C’est ainsi que le couple Ghana-Côte d’Ivoire, soucieux de réduire la situation de précarité que vit certains producteurs a proposé depuis 2020 d’appliquer un Différentiel de Revenu Décent (DRD) de 250 F CFA (400 USD) sur chaque tonne de fèves vendue, afin de mieux rémunérer leurs planteurs.
Le problème à ce jour se trouve au niveau de son application. Je crois qu’il serait intéressant de réactiver les discussions avec les exportateurs et les acteurs du cacao afin de revalider les conditions d’application du DRD.
Le succès de ce pays repose-t-il toujours sur l’agriculture ?
Oui je le crois, d’autant plus que j’ai noté que 4 ivoiriens sur 10 travaillent dans ce secteur selon la Banque Mondiale. Cependant, le rêve ce n’est pas de maintenir le pays dans le secteur primaire. Il est important de continuer à accélérer l’industrialisation et d’accroitre le poids des services et des activités commerciales dans l’économie en s’appuyant sur le secteur primaire.
Car seuls l’industrialisation et les services peuvent créer une condition de prospérité viable pour nos populations.
Quel état des lieux faites-vous de la situation de l’économie ivoirienne, et comment en percevez-vous l’évolution, à court/moyen terme ?
Avec une croissance constante du PIB depuis un peu plus d’une décennie, il est tout à fait logique de se satisfaire de la marche globale de l’économie ivoirienne.

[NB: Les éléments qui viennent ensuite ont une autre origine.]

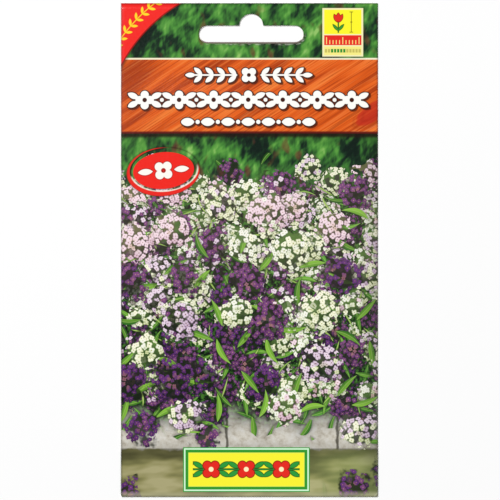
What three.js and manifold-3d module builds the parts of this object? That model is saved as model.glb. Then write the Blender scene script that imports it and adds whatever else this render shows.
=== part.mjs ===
// A printed paper seed packet that lies on its back. One sheet of coated paper is folded at both
// sides and at the bottom, glued along a back seam, and punched with a hanging slot through its
// header. Inside lies a small foil sachet, and in the sachet are the seeds.
//
// Millimetres. +X runs across the packet, +Y from its bottom fold to its header, and +Z out of its
// printed front. The origin is under the middle of the packet, on the surface that it lies on.

import * as THREE from 'three';
import { mergeVertices } from 'three/addons/utils/BufferGeometryUtils.js';
import Module from 'manifold-3d';

// The folded packet
const PACKET_WIDTH = 79.0;
const PACKET_HEIGHT = 151.8;
const PAPER = 0.1; // thickness of the coated paper
const GLUE_GAP = 0.06; // room between two glued layers
const SLIP_GAP = 0.04; // room between two layers that only touch
const BULGE = 1.5; // how far the sachet pushes the front panel up
const BULGE_BOTTOM = 13.0; // the bulge starts this far above the bottom fold
const BULGE_TOP = 18.5; // and ends this far below the header's edge
const BULGE_RUN = 15.0; // length of its slope at either end

// The back seam and the bottom flap
const SEAM_EDGE = 29.0; // the wide wing's free edge, from the middle
const SEAM_LAP = 9.0; // how far the wide wing covers the narrow one
const SEAM_STEP = 3.0; // length of the step in the narrow wing beside the seam
const WING_STOP = 1.6; // the wings end this far above the bottom fold
const FLAP_HEIGHT = 12.0;
const FLAP_INSET = 0.9; // the flap starts this far in from the packet's sides
const FLAP_TAPER = 4.0; // and loses this much more at each end towards its free edge
const FLAP_SLOPE = 7.0; // the wings come down over this length above the flap

// The hanging slot
const SLOT_WIDTH = 32.1;
const SLOT_HEIGHT = 5.2;
const SLOT_DROP = 12.1; // from the packet's top edge to the slot's lower edge
const SLOT_SHIFT = 0.55; // the punch sat a little right of the middle
const HUMP_RADIUS = 3.7; // the round hole that a single peg sits in
const HUMP_HEIGHT = 3.6; // above the straight part
const LAYER_SLIP = 0.2; // the back layer's slot sits this much higher

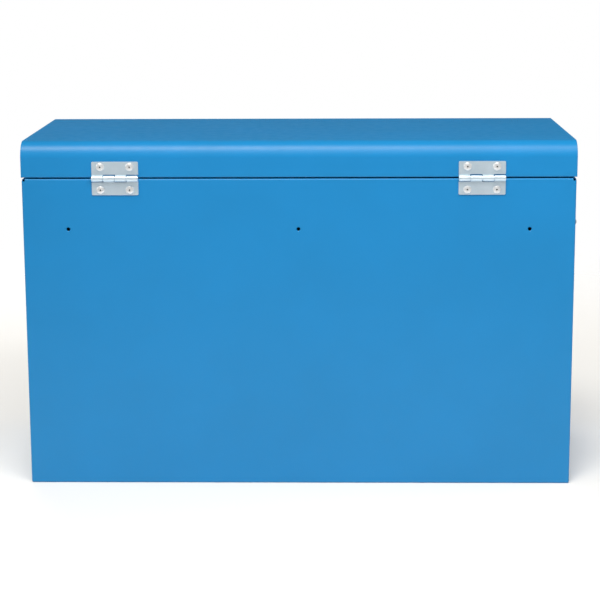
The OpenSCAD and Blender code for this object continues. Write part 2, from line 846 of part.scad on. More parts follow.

Notons cependant, qu’il peut s’avérer plus fastidieux de construire des hommes que de construire des infrastructures. Il faut donc poursuivre la distribution des richesses en créant plus d’emplois stables et surtout en continuant de rehausser la qualité de l’éducation en particulier et des services publics aux populations en général.
Un mot de fin ?
Je tiens à vous remercier pour cette discussion et je vous félicite pour les cadres d’expression et de discussion que vous offrez par le biais de votre think-tank et de votre média.
Pour la jeunesse ivoirienne à laquelle nous appartenons, croyons fermement aux opportunités et aux rêves d’un avenir meilleur pour nous et notre nation.